Let’s start with a simple trade. We’re going to trade Baltimore’s magic in one-run games with Seattle’s lack thereof. Now here are your AL Wildcard standings, accordingly:
Yes, the Mariners would currently be in a playoff spot if they could have won 77% of their one-run games as the Oriole’s did.
What the Orioles have done in close games is absurd. They’ve won 27 such games, while losing just 8. Two of the league’s best teams—the Rangers and Yankees—are 21-18 and 18-22 in such games, respectively. The league’s two best bullpens by ERA belong to the Rays and A’s, and those teams are 20-26 and 22-15, respectively. That quartet includes four of the best teams in the American league, and combined they are just 81-81 in one-run games.

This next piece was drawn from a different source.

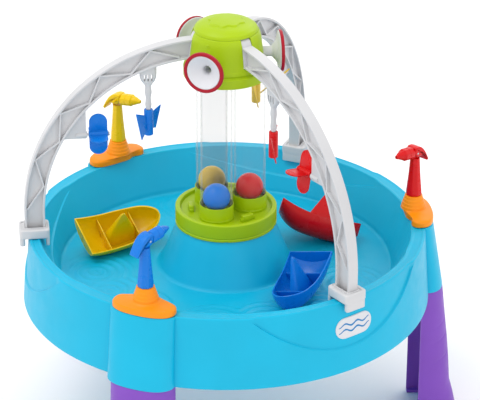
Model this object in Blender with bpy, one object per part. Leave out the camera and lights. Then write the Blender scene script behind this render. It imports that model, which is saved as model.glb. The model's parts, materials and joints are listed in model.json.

The Orioles might have that special something—some sort of will to pull through when it counts, but I don’t buy it. Take a guy like Albert Pujols. He’s clutch, right? For his career, he has a stunning .455 wOBA in (what Fangraphs deems to be) high leverage plate appearances. That’s 42 wOBA points higher than his career .413 wOBA in low leverage situations. But in his worst season, 2012, Pujols has performed 114 wOBA points worse in clutch situations. In his best clutch season, the Machine performed 123 wOBA points better than his usual. That doesn’t sound like much of a machine, unless that machine is a popcorn popper or a Whac-a-Mole. If one of the most consistent players in the last decade can’t reproduce results in the clutch, why should any team be able to do so?
Backup. This post is not about Albert Pujols, the Yankees, or even Orioles, really. This post is about what it takes to get from 70-78, to the playoffs. This post is about Tinkerbell. While it’s better to be the Rangers and be good, it can still be done like the Orioles, with Tinkerbellian pixie dust.
The Mariners true talent probably won’t put them in the top 5 of the AL next season. But a little magic might, and there’s some fresh precedence for that scenario roosting in Baltimore right now.